Your phone rings. It's your son's voice, panicked, claiming a car accident, an injury, an arrest, and a urgent need for $15,000. But it isn't your son. It's a scammer who used three seconds of audio from a social media video, fed into an AI voice cloning tool that costs less than a Netflix subscription. The voice that broke your heart wasn't real. The money you would have wired almost was. This is already happening to families across the country.

- Figure 1 -
- Figure 1 -

AI scams surged 1,210% in 2025, with global losses potentially reaching $40 billion by 2027. A new study found 1 in 4 adults have already experienced an AI voice scam. But the voice clone is the last, not the first, step. The devastating effectiveness comes from the setup beforehand.

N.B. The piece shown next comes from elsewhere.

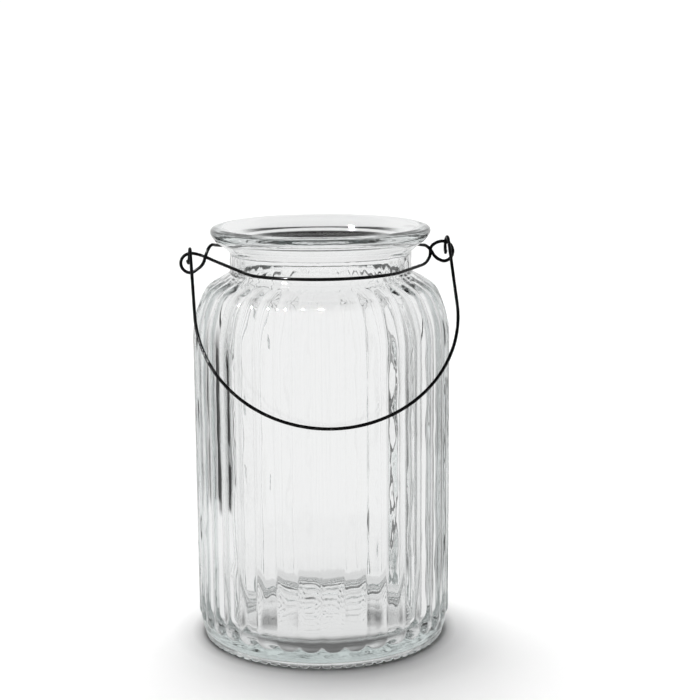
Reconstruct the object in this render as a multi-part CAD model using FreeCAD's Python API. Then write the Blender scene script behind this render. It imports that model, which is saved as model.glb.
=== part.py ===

Scammers use data broker websites like Spokeo or BeenVerified to find phone numbers, relatives' names, and addresses. They then identify the most vulnerable target-often an elderly parent-and clone the voice of a grandchild or adult child from a YouTube video, Facebook post, or TikTok. They script an emergency with specific details gleaned from public records, making the call sound deeply personal.

In one Florida case, a woman lost $15,000 after a call from her "crying daughter." The Trapp family in the Bay Area nearly fell for a similar scam involving their "son" and a fake police officer. They called their son directly and stopped just in time.

To protect your family, take these five steps immediately: Create a random family code word for any emergency money request. Establish a callback rule: hang up and call the person back at their known number. Lock down family social media to friends-only to limit public audio. Warn vulnerable relatives directly with explicit instructions. Never wire money, use gift cards, or hand cash to a courier based on a phone call alone.

AI voice scams work because they sound personal. The best defense is to slow down. Hang up, call your loved one, and never send money based only on a phone call.